Central banks have inflated the markets to such high valuations that no central bank can possibly buy enough to keep the bubble intact. Here is Doug Noland's summary:

Total Debt Securities grew to $36.152 trillion, or 208% of U.S. GDP. Total Equities inflated to $36.457 trillion, or 209% of GDP. Having inflated almost 2,000% since 1981, Total Securities ended 2014 at $72.608 trillion, or an unprecedented 417% of GDP.

The Federal Reserve expanded its balance sheet of assets owned from $800 billion in 2008 to $4.5 trillion at the end of its quantitative easing programs in 2014. This massive expansion was enough to calm the stampede and reinforce another six years of risk-on herd buying.

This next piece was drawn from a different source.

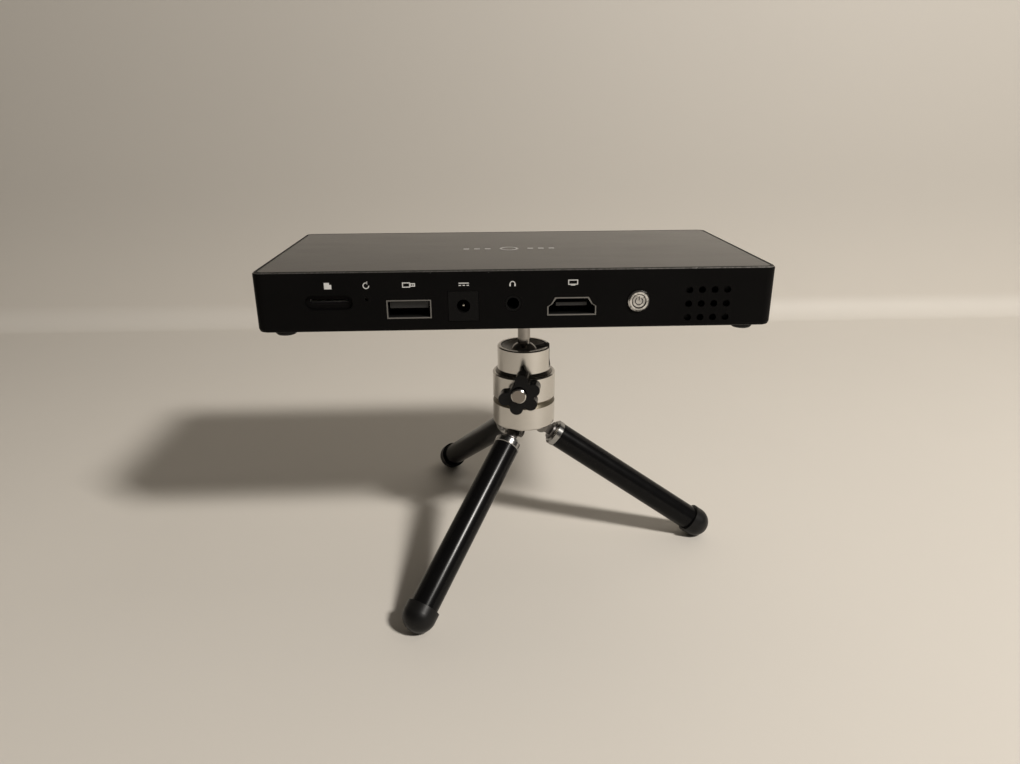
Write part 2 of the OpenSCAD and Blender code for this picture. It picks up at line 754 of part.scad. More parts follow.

But having succeeded in blowing another unprecedented global bubble in assets, central banks have backed themselves into a corner of direct asset purchases to prop up markets. In the U.S. alone, a risk-off selling spree that liquidated 10% of the $72 trillion in financial assets would require the Fed to print $7 trillion and use every dollar to buy the assets being dumped wholesale by the stampeding herd.

Can central banks double, triple and quadruple their balance sheets almost overnight to absorb the mass dumping of risk-on assets? Will there be no consequences, political and financial, to central banks becoming the greater fools who will buy even as asset values are crashing?

The conventional view is that the Fed will never need to print-and-buy more than a few hundred billion dollars to stem the tide of selling. But the conventional view has a fatal flaw that Greenspan outlined in his Foreign Affairs article: when markets go bidless, "animal spirits" may be beyond calming. Once central bank buying fails to stem the tide, markets will truly panic.

At that point, central banks will have to decide to buy trillions of dollars of rapidly depreciating assets or finally let the market find its own level. Those who are confident the central banks can print unlimited money may find there are political and financial consequences to such extremes that cannot be foreseen.